As recipes editor and nutritionist Leslie Fink reminds us, “There is no such thing as a bad food, including pasta; just too much of a good thing.”

By playing around with noodles, toppings ,and sauces, you’ll see that there are many lighter options that will still give you your pasta fix without going overboard. You’ll also see where the biggest pitfalls are. (Sausage, meatballs, and vodka sauce anyone?)

Pasta primer
A 1-cup (250 ml) serving of cooked, regular pasta can come in at around 5 Points, while whole wheat can be 0, depending on your plan. You might want to opt for the whole wheat option as research has shown that a balanced diet rich in whole grains can help with weight loss and maintaining a healthy body weight.  A surefire way to pile on the Points is if you’re doubling up on portions, which is all too easy to do when it comes to serving pasta. In fact, many restaurant portions can be three or four cups. Tack on oil or shredded Parmesan cheese, not to mention sauces and other toppings, and you could be consuming more values in one meal than you’re allotted in a given day.

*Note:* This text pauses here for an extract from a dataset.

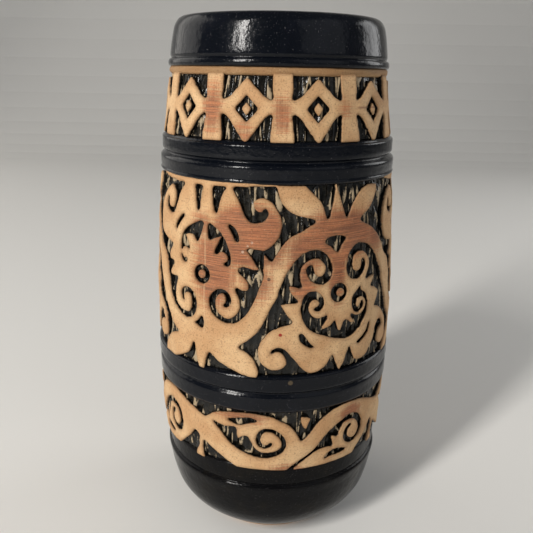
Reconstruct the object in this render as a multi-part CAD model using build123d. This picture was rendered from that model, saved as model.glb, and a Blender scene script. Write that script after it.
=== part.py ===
from build123d import *
import math
import os

# A barrel-shaped stoneware tiki mug. It is one thick casting with gloss glaze
# on its lip, hoops and foot, and three friezes of raised, bare ornament.
# Millimetres, +Z up, origin at the middle of the foot. The front is -Y.

os.makedirs("parts", exist_ok=True)

# Driving dimensions
HEIGHT = 165.0              # table to lip
BELLY_R = 39.2              # widest radius of the barrel
BELLY_Z = 70.0              # height of the widest place
STAVE_R = 560.0             # radius of the barrel's long side curve
RELIEF = 1.6                # how far the ornament stands above its ground
GLAZE = 0.4                 # thickness of every glaze coat
FLOOR_Z = 6.0               # inside floor
FLOOR_R = 23.0              # radius of the flat part of the inside floor
HEEL = (31.6, 18.0)         # inside radius and height where the floor's corner ends
INNER_BELLY = (33.1, 78.0)  # widest inside radius and its height
MOUTH_R = 27.3              # inside radius at the lip
LIP_ROUND = 2.2             # rounding of the lip
FOOT_R = 24.5               # outside radius of the foot ring
FOOT_RECESS_R = 19.0        # shallow dish under the base
FOOT_RECESS = 1.5
GLAZE_STOP = 0.8            # bare clay left below the foot's glaze

# Heights of the bands, from the table up
FOOT_GROOVE_Z = 25.2
LOWER_FRIEZE = (32.0, 52.2)
LOWER_HOOPS = (52.2, 64.0)
MIDDLE_FRIEZE = (64.0, 120.1)
UPPER_HOOPS = (120.1, 131.6)
UPPER_FRIEZE = (131.6, 149.0)
NECK_RIDGE = (149.0, 150.8)
COLLAR_Z = 150.8
COLLAR_GROOVE_Z = 153.4
LIP_Z = 162.0
COLLAR_R = 33.3
COLLAR_BEAD_R = 33.8        # the bead under the collar's groove
COLLAR_GROOVE_R = 32.9
LOWER_HOOP_CRESTS, LOWER_HOOP_VALLEY = (55.0, 61.2), 58.2
UPPER_HOOP_CRESTS, UPPER_HOOP_VALLEY = (123.2, 128.8), 126.1
LIP_R = 32.2

# The ornament is drawn flat and laid round the barrel at this many mm a degree
ROLL = 0.65
DRAW_R = ROLL * 180 / math.pi
UPPER_REPEATS = 11
MIDDLE_REPEATS = 3
LOWER_REPEATS = 4
PRISM_START, PRISM_DEPTH = 24.0, 30.0   # how far out the flat drawings are stood up, and how deep
UNIT_MIDDLE_Z = 92.4        # the hanging unit is the upright one turned about this height
UPRIGHT_AXIS = 29.3         # degrees round from the front
HANGING_AXIS = -30.7        # half a repeat from the upright axis
FIRST_POST = 2.2
FIRST_CREST = 41.5


def barrel(z):
    """Outside radius of the barrel curve at height z."""
    return BELLY_R - STAVE_R + math.sqrt(STAVE_R ** 2 - (z - BELLY_Z) ** 2)


def stave(z_low, z_high, proud):
    """Part of the barrel's side curve, moved outwards by proud."""
    middle = (z_low + z_high) / 2
    return [(barrel(z) + proud, z) for z in (z_low, middle, z_high)]


def hoop_pair(z_low, z_high, crests, valley, proud, dip):
    """Two rounded hoops with a valley between them, as points of one curve."""
    low, high = crests
    return [(barrel(z_low) - RELIEF, z_low), (barrel(z_low) - 0.2, z_low + 0.5),
            (barrel(low) + proud, low), (barrel(valley) + dip, valley),
            (barrel(high) + proud, high), (barrel(z_high) - 0.2, z_high - 0.5),
            (barrel(z_high) - RELIEF, z_high)]


def section(inset):
    """Half section of the whole mug, filled solid, with its skin inset by a glaze coat."""
    foot = [(FOOT_R - inset * 0.7, 0.0), (31.4 - inset, 7.0), (35.4 - inset * 0.9, 15.0),
            (37.0 - inset, FOOT_GROOVE_Z - 0.6)]
    low, high = LOWER_FRIEZE
    step = [(36.6 - inset, FOOT_GROOVE_Z), (37.1 - inset, FOOT_GROOVE_Z + 0.6),
            (37.2 - inset, low - 0.5), (barrel(low) - RELIEF - inset, low)]
    lower_pair = hoop_pair(*LOWER_HOOPS, LOWER_HOOP_CRESTS, LOWER_HOOP_VALLEY, 0.1, -0.7)
    upper_pair = hoop_pair(*UPPER_HOOPS, UPPER_HOOP_CRESTS, UPPER_HOOP_VALLEY, 0.35, -0.6)
    lower_hoops = [(r - inset, z) for r, z in lower_pair]
    upper_hoops = [(r - inset, z) for r, z in upper_pair]
    neck = [(barrel(NECK_RIDGE[0]) - RELIEF - inset, NECK_RIDGE[0]),
            (barrel(COLLAR_Z) - inset - GLAZE, NECK_RIDGE[0]), (barrel(COLLAR_Z) - inset - GLAZE, COLLAR_Z),
            (COLLAR_BEAD_R - inset, COLLAR_Z + 0.5), (COLLAR_BEAD_R - inset, COLLAR_GROOVE_Z - 0.8),
            (COLLAR_GROOVE_R - inset, COLLAR_GROOVE_Z), (COLLAR_R - inset, COLLAR_GROOVE_Z + 0.8),
            (LIP_R - inset, LIP_Z)]
    top = HEIGHT - inset
    lines = Polyline((0, 0), foot[0]) + ThreePointArc(*foot[:3]) + Polyline(foot[2], foot[3], *step)
    lines += ThreePointArc(*stave(*LOWER_FRIEZE, -RELIEF - inset))
    lines += Polyline(*lower_hoops[:2]) + Spline(*lower_hoops[1:6]) + Polyline(*lower_hoops[5:])
    lines += ThreePointArc(*stave(*MIDDLE_FRIEZE, -RELIEF - inset))
    lines += Polyline(*upper_hoops[:2]) + Spline(*upper_hoops[1:6]) + Polyline(*upper_hoops[5:])
    lines += ThreePointArc(*stave(*UPPER_FRIEZE, -RELIEF - inset))
    lines += Polyline(*neck)
    lip_out = (LIP_R - LIP_ROUND, top)
    lines += ThreePointArc(neck[-1], (LIP_R - inset - 0.62, top - 0.95), lip_out)
    lines += Polyline(lip_out, (0, top), (0, 0))
    return make_face(Plane.XZ * lines)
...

Home cooks looking for a serious substitute that will save you, should consider giving spaghetti squash a try. You roast the squash and rake out the flesh so it forms spaghetti-like strands. It doesn’t taste like spaghetti but mimics its shape so with a little imagination it can make a decent substitute for pasta. “People either love it or hate it,” says Fink, “but for zero Points values per cup, if you’re really craving pasta, it might just do the trick topped with some sauce and cheese. I really like it.”

Whether you’re going for good old-fashioned pasta or its veggie substitute, Fink says there’s one thing you should be wary of, no matter how tempting it may be: Garlic bread. Made with refined-flour white bread and heaps of butter, a single piece of garlic bread can come in at 8 Points — more than 1 cup (250 ml) of pasta. 

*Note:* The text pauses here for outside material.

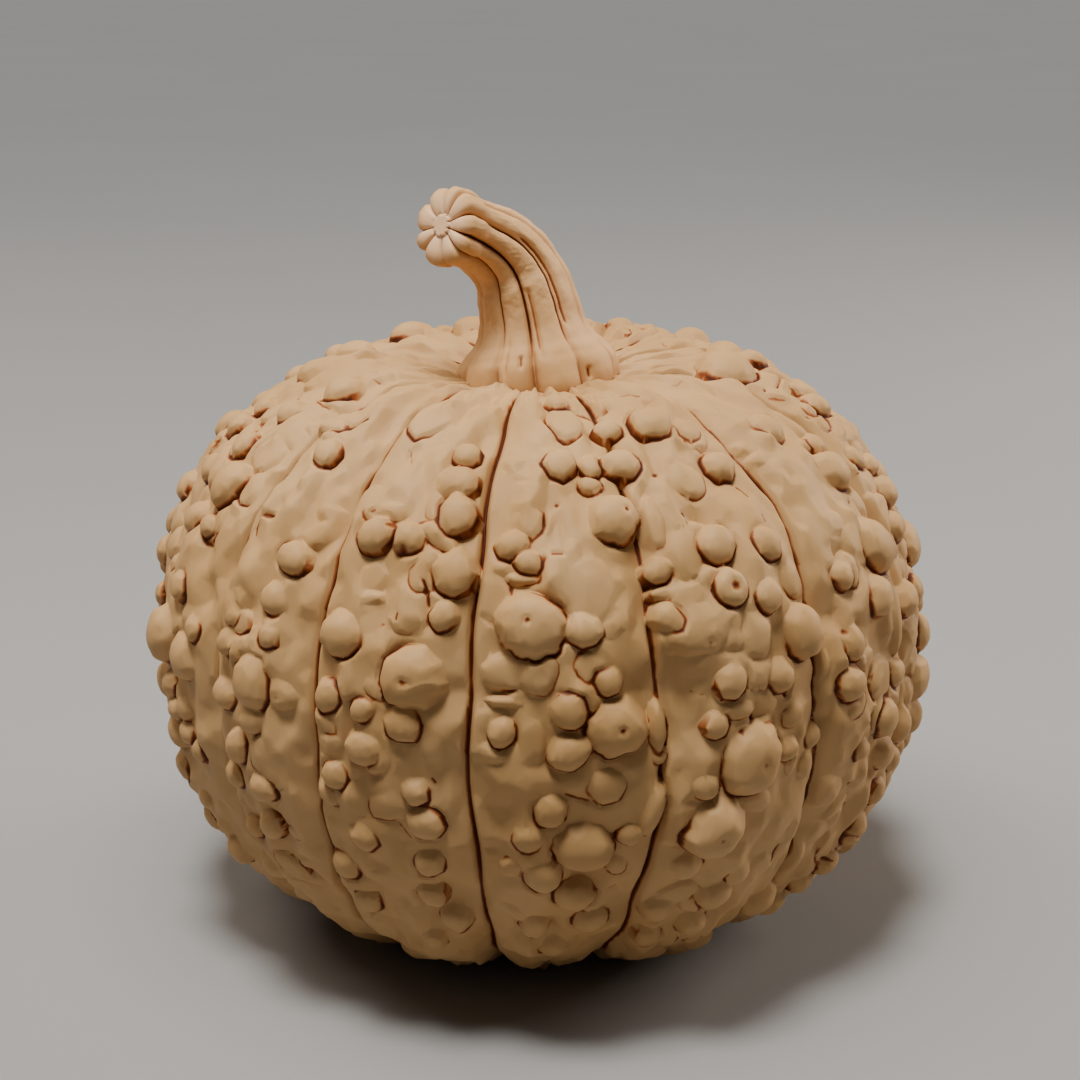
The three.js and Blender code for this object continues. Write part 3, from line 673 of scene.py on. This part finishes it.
    def strewn_place(self, rng):
        """A chance place on a rib, less often on the front."""
        grooves = groove_azimuths()
        ribs = len(grooves) - 1
        while True:
            rib = rng.integers(ribs)
            over = rng.uniform(0.08, 0.82)
            polar = math.degrees(math.acos(rng.uniform(math.cos(radians(150)), math.cos(radians(20)))))
            if FIRST_STREWN_RIB <= rib < ribs - 2 or rng.random() < FRONT_SHARE:
                return grooves[rib] + over * (grooves[rib + 1] - grooves[rib]), polar

    def add_small_things(self, rng, warts):
        """Strews blisters, small warts, cracks and pits between the warts."""
        places = np.array([skin_place(azimuth, polar) for azimuth, polar, _ in warts])
        radii = np.array([wart[2] for wart in warts])

        def room(azimuth, polar):
            """Free distance to the nearest wart's foot, in mm."""
            return (np.linalg.norm(places - skin_place(azimuth, polar), axis=1) - radii).min()

        for _ in range(BLISTERS):
            azimuth, polar = self.strewn_place(rng)
            radius = rng.uniform(3, 6.5)
            if room(azimuth, polar) > -0.3 * radius:
                outline = rng.random() ** 1.6
                rise, wide = rng.uniform(0.14, 0.32), rng.uniform(0.75, 1.3)
                self.add_dome(azimuth, polar, radius, rng, rise, outline, wide)
        for _ in range(LUMPS):
            azimuth, polar = self.strewn_place(rng)
            radius = rng.uniform(2.2, 4.6)
            if room(azimuth, polar) > -0.2 * radius:
                outline = rng.random() ** 1.5
                rise, wide, turn = rng.uniform(0.2, 0.5), rng.uniform(1.0, 1.6), rng.uniform(-60, 60)
                self.add_dome(azimuth, polar, radius, rng, rise, outline, wide, turn)
        for _ in range(CRACKS):
            azimuth, polar = self.strewn_place(rng)
            if room(azimuth, polar) > 1.5:
                self.add_crack(
                    azimuth, polar, rng.uniform(3, 9), rng.uniform(-40, 130), rng.uniform(-0.5, 0.5),
                    rng.uniform(0.45, 0.75), rng.uniform(0.35, 0.95),
                )
        for _ in range(SMALL_WARTS):
            azimuth, polar = self.strewn_place(rng)
            radius = rng.uniform(1.8, 3.4)
            if room(azimuth, polar) > 0.5 * radius:
                self.add_dome(azimuth, polar, radius, rng, rng.uniform(0.4, 0.7), rng.uniform(0.3, 1))
        for _ in range(PITS):
            azimuth, polar = self.strewn_place(rng)
            self.add_pit(azimuth, polar, rng.uniform(0.6, 1.1), rng.uniform(0.4, 1.0))

    def smooth(self):
        for axis in (0, 1):
            before = np.roll(self.height, 1, axis)
            after = np.roll(self.height, -1, axis)
            if axis == 0:
                before[0], after[-1] = self.height[0], self.height[-1]
            self.height = 0.25 * before + 0.5 * self.height + 0.25 * after

    def mesh(self, name):
        """The closed mesh, in metres, with the painted shade of its creases as an attribute."""
        slope_radius = np.gradient(self.radius, self.length)
        slope_level = np.gradient(self.level, self.length)
        out_radius = -slope_level
        out_level = slope_radius
        size = np.hypot(out_radius, out_level)
        out_radius = (out_radius / size)[:, None]
        out_level = (out_level / size)[:, None]
        reach = self.radius[:, None] + out_radius * self.height
        level = FLAT_SPOT_DROP + self.level[:, None] + out_level * self.height
        level = np.maximum(level, 0)
        level[-1] = 0
        angle = np.radians(self.azimuth)[None, :]
        points = np.stack([reach * np.sin(angle), -reach * np.cos(angle), level], axis=-1)[1:]
        top = [0, 0, level[0].mean()]
        flat = points[-1:] * [0.5, 0.5, 0]
        points = np.concatenate([points, flat])
        rows = len(points)
        points = np.concatenate([[top], points.reshape(-1, 3), [[0, 0, 0]]]) * MM
        crease = np.concatenate([[0], self.crease[1:].ravel(), np.zeros(RIND_COLUMNS + 1)])
        return grid_mesh(name, points, rows, RIND_COLUMNS, {"crease": crease})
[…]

Little changes make a big difference
Try some of these tricks for lightening up your pasta.

  • Toss in lots of steamed broccoli or roasted peppers (not the kind marinated in oil, though) and onions so you can cut back on the amount of pasta and still have a nice volume of food
  • Make meatballs with lean ground beef, chicken or turkey instead of regular beef. “Pan-fry” them in a nonstick pan coated with cooking spray — or just a touch of oil.

Also, make sure you carefully choose your sauces. While there are good options out there, some of the most popular sauces pack a lot of Points.

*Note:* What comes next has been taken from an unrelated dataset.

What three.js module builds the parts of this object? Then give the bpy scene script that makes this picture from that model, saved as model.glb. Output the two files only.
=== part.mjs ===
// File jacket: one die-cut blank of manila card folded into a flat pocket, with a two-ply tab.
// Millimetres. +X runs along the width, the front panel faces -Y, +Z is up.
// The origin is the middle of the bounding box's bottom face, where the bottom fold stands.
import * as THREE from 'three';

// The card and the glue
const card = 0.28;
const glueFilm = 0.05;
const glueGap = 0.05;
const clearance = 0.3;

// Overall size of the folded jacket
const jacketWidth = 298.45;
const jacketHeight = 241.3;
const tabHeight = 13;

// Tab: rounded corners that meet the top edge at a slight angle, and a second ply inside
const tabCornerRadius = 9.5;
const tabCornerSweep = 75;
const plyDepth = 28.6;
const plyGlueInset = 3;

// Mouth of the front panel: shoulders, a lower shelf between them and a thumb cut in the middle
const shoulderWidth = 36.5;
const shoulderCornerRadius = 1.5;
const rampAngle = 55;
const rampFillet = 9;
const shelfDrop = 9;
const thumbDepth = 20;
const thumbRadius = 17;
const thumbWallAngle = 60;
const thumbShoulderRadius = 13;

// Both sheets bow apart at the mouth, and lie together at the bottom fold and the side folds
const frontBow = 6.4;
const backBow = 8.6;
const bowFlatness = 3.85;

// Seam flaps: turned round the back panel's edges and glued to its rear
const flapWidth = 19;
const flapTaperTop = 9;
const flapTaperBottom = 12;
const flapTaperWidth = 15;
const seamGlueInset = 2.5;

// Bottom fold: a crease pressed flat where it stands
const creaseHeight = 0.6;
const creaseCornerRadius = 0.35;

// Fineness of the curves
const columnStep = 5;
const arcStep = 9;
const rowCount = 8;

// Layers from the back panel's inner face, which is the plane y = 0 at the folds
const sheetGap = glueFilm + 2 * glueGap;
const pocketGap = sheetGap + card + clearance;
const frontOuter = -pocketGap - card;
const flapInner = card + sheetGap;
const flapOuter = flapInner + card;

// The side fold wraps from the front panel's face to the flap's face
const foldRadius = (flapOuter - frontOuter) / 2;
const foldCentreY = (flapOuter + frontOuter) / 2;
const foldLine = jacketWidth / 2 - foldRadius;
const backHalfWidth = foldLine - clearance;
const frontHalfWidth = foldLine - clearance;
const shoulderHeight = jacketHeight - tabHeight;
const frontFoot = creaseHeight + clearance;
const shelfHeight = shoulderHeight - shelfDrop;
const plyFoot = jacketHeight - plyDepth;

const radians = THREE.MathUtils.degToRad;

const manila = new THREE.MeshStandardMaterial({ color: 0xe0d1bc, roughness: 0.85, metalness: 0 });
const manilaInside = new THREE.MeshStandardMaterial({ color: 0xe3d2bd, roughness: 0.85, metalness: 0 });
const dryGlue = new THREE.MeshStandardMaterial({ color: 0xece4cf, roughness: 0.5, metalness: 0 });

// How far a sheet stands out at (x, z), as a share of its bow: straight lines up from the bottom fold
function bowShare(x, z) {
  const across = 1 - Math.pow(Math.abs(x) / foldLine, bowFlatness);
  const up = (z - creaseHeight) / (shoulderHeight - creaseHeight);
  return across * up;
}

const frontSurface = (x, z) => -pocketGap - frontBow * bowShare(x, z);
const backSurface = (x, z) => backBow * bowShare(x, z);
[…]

  • Alfredo sauce, which uses heavy cream as its base, will add roughly 14 Points per half cup (125 ml)
  • Bolognese is essentially a meat, veggies and red wine combo and will cost you between 3 and 7 Points values per half cup (125 ml)
  • Pesto. While it does include basil and garlic, it often includes cheese and is olive oil-based. it will cost you 4 Points values for just an ounce (28 g)
  • Carbonara is a rich sauce made with eggs, cheese and Italian bacon (cured, fatty pork) — 8 Points per half cup (125 ml)
  • Marinara, vodka sauce, spicy red sauce, red clam sauce or primavera sauce are usually much better options that are made primarily with vegetables. Each one will run you around 3 Points values per half cup (125 ml)

Bump up the volume
Fink is a big fan of boosting volume with veggies rather than supersizing pasta portions. “I love to roast vegetables with cooking spray and Kosher salt and then cut them into bite-size pieces to toss into pasta recipes,” she says. “Peppers and onions are especially wonderful because they feel very rich, and are a fabulous way to increase your portion size for ZeroPoints values.”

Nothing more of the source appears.